Right...this is profoundly embarrassing to admit, but up until I was 18 or so, I thought...uh...that my parents never had sex and that I was born...um...asexually. The idea that my mother, or any woman for that matter, had sexual impulses was just universes beyond me.
this reminded me of something that happened way way back when i was only about 6 years old.
i knew what sex was, and i considered it a bad thing that made you feel good.
a taboo temptation.
i also knew where babies cam from, and how they were made.
but the two ideas were not connected in my mind,
until an 8 year old neighbour kid we all admired
(i still remember his name) told me that my mom
had sex with my dad.
i got insulted and called him a liar,
my mom would never do anything disgusting like that.
he pointed out that my conception and birth were proof enough.
i became overwhelmed with shame and anger,
when i suddenly realized it was true.
i snapped and attacked the messenger.
even though he was 2 years older and a lot bigger,
i jumped on top of him in front of everyone,
and pounded and pounded and pounded him into the ground,
as if that would erase the facts.
then i burst into tears and ran away.
i never looked at my mother the same again.

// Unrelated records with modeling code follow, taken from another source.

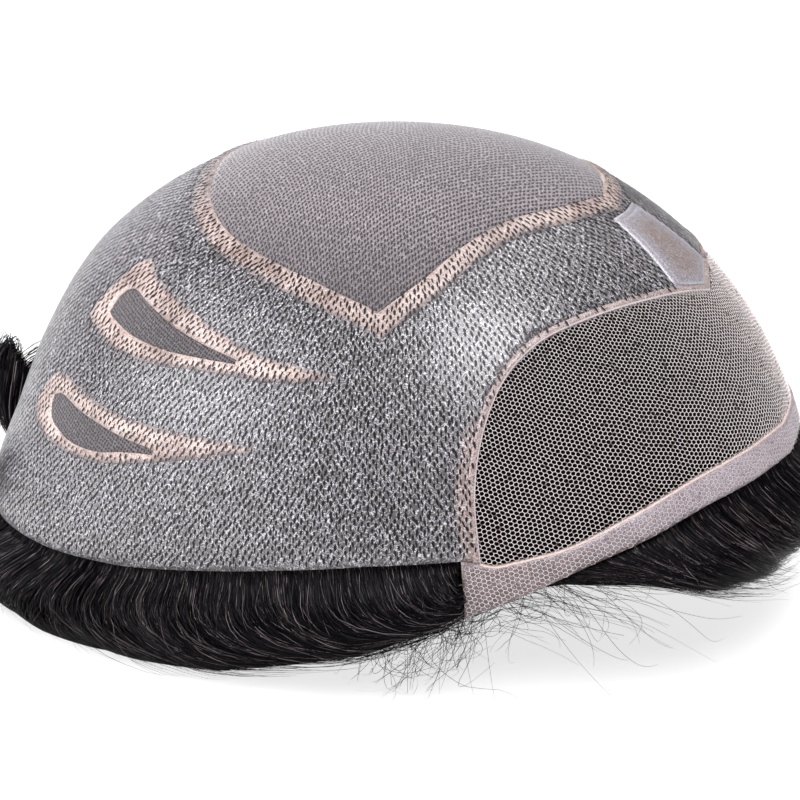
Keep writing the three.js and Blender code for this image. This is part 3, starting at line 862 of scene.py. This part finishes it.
def knot_places():
    """Rows of knots, each row half a step on. A block of rows keeps one count of knots."""
    rng = np.random.default_rng(4)
    marks = []
    row_drops = np.arange(0.24, 0.95, KNOT_ROW / DOME_ARC)
    for row, drop in enumerate(row_drops):
        if row % KNOT_BLOCK == 0:
            middle = drop + KNOT_BLOCK / 2 * KNOT_ROW / DOME_ARC
            ring = form_points(map_points(np.arange(0, 360, 3.0) - 180, np.full(120, middle)))
            round_way = np.linalg.norm(ring - np.roll(ring, 1, axis=0), axis=1).sum()
            count = int(round_way / KNOT_STEP)
        turns = (np.arange(count) + 0.5 * (row % 2)) * 360 / count - 180
        turns += rng.normal(0, 0.06, count) * 360 / count
        drops = drop + rng.normal(0, 0.1, count) * KNOT_ROW / DOME_ARC
        marks.append(map_points(turns, drops))
    return np.concatenate(marks)


def knots(name, marks, material, lift, seed, width=KNOT_WIDTH):
    """A flat six-sided dash for each place, along the way the hair falls, with some lean."""
    rng = np.random.default_rng(seed)
    count = len(marks)
    centre, normal = lifted(marks, lift), form_normals(marks)
    drop = np.hypot(*marks.T)[:, None]
    down = unit(form_points(marks * (1 + 0.004 / drop)) - form_points(marks))
    round_way = np.cross(normal, down)
    turn = np.degrees(np.arctan2(marks[:, 1], marks[:, 0]))
    lean_turn = np.clip((77 - np.abs(turn)) / 30, -1, 1) * np.sign(turn)
    lean = np.radians(-KNOT_LEAN * lean_turn + rng.normal(0, 9, count))[:, None]
    heading = down * np.cos(lean) + round_way * np.sin(lean)
    sideways = np.cross(normal, heading)
    half_length = (KNOT_LENGTH / 2 * rng.uniform(0.7, 1.25, count))[:, None]
    half_width = (width / 2 * rng.uniform(0.65, 1.2, count))[:, None]
    corners = [
        centre + heading * half_length * ahead + sideways * half_width * beyond
        for ahead, beyond in KNOT_SHAPE
    ]
    points = np.stack(corners, axis=1).reshape(-1, 3)
    faces = np.arange(count)[:, None] * 6 + np.array([0, 5, 4, 3, 2, 1])
    faces = np.concatenate([faces[:, [0, 1, 2, 5]], faces[:, [2, 3, 4, 5]]])
    return dress(mesh_object(name, points, faces), material, "black_hair")


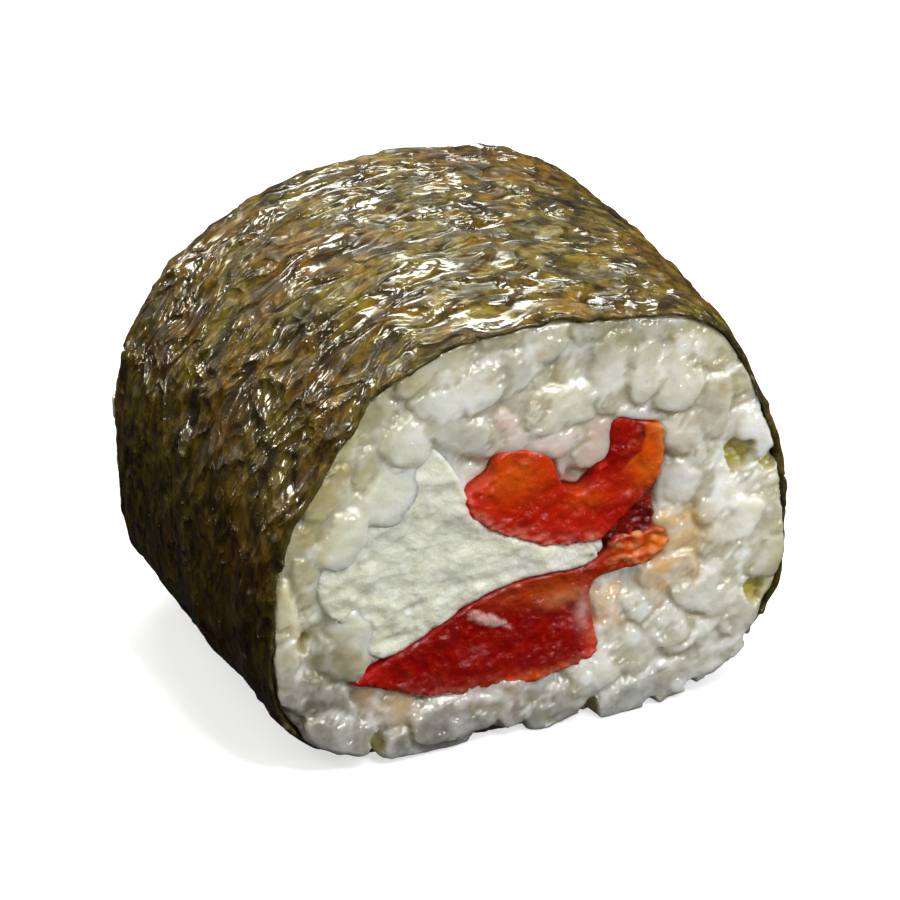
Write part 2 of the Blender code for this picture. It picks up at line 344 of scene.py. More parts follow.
def cheese_material():
    m = Nodes("cream_cheese_look")
    s = m.shader
    curd = m.noise(430.0, 3.0, 0.55, None, 0.3)
    crumb = m.noise(1250.0, 3.0, 0.60)
    tint = m.attribute("tint")
    colour = m.mix(m.ramp(curd, 0.46, 0.68, 0.0, 0.45), tint, (0.68, 0.70, 0.50))
    # the crumb noise also raises the bump, so this whitening sits on the crests: partly the cheese's own whiter
    # crumbs, partly painted highlight
    colour = m.mix(m.ramp(crumb, 0.50, 0.72, 0.0, 0.55), colour, (0.90, 0.905, 0.86))
    m.set(s.inputs["Base Color"], colour)
    s.inputs["Subsurface Weight"].default_value = 0.6
    s.inputs["Subsurface Radius"].default_value = (1.0, 0.9, 0.7)
    s.inputs["Subsurface Scale"].default_value = 0.0009
    m.set(s.inputs["Roughness"], m.ramp(crumb, 0.35, 0.65, 0.34, 0.58))
    s.inputs["Coat Weight"].default_value = 0.12
    s.inputs["Coat Roughness"].default_value = 0.25
    first = m.bump(crumb, 0.00026, 0.7)
    m.set(s.inputs["Normal"], m.bump(m.noise(4200.0, 3.0, 0.6), 0.00004, 0.5, first))
    return m.material


def pepper_material():
    m = Nodes("red_pepper_look")
    s = m.shader
    tint = m.attribute("tint")
    flesh = m.noise(700.0, 4.0, 0.6, None, 0.3)
    cell = m.noise(3000.0, 3.0, 0.6)
    colour = m.mix(m.ramp(flesh, 0.46, 0.68, 0.0, 0.22), tint, (0.56, 0.024, 0.002))
    colour = m.mix(m.ramp(cell, 0.68, 0.78, 0.0, 0.15), colour, (0.74, 0.12, 0.04))
    colour = m.mix(m.ramp(flesh, 0.46, 0.34, 0.0, 0.35), colour, (0.22, 0.003, 0.001))
    m.set(s.inputs["Base Color"], colour)
    s.inputs["Subsurface Weight"].default_value = 0.22
    s.inputs["Subsurface Radius"].default_value = (1.0, 0.20, 0.06)
    s.inputs["Subsurface Scale"].default_value = 0.0006
    m.set(s.inputs["Roughness"], m.ramp(m.noise(1300.0, 3.0, 0.6), 0.35, 0.65, 0.16, 0.36))
    s.inputs["Specular IOR Level"].default_value = 0.12
    m.set(s.inputs["Coat Weight"], m.ramp(m.noise(620.0, 3.0, 0.6), 0.45, 0.57, 0.14, 1.0))
    s.inputs["Coat Roughness"].default_value = 0.05
    first = m.bump(m.noise(1200.0, 3.0, 0.5), 0.00026, 0.7)
    m.set(s.inputs["Normal"], m.bump(cell, 0.00003, 0.5, first))
    m.set(s.inputs["Coat Normal"], m.bump(m.noise(1700.0, 3.0, 0.6), 0.00022, 0.8, first))
    return m.material


# ---------------------------------------------------------------- fillings: outlines

# Outlines on the near cut face, in millimetres about the section's centre
UPPER = ((-4.7, 3.8), (-4.2, 2.6), (-3.0, 1.3), (-1.5, 0.4), (0.4, -0.5), (1.5, -1.1), (3.4, -1.4),
         (5.4, -1.5), (6.6, -1.9), (7.8, -2.0), (9.0, -1.9), (9.9, -1.4), (9.9, 0.0), (9.7, 1.0),
         (10.0, 2.3), (10.4, 4.2),
         (10.7, 6.3), (9.8, 6.7), (8.6, 7.2), (7.5, 7.7), (6.5, 7.7), (6.2, 6.4), (6.2, 4.9),
         (5.4, 4.2), (4.9, 2.9), (4.1, 2.5), (3.0, 3.1), (2.3, 4.2), (2.0, 5.3), (1.1, 6.2),
         (-0.2, 6.7), (-1.7, 6.8), (-2.4, 6.2), (-2.6, 5.2), (-3.5, 4.6))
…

i could not conceive of her as a sexual being.
i felt like she had betrayed me by misrepresenting herself.
i have a hard time putting "mother" and "sexual intercourse" in the same thought or sentence, even now.
although today, i am completely cognizant of the simple logic that without "sexual intercourse" there can be no "mother", but it still bothers me.
the bible is helping me with that.
you can imagine the internal issues i have had to confront when my "sexual intercourse" partner became the "mother" of my children.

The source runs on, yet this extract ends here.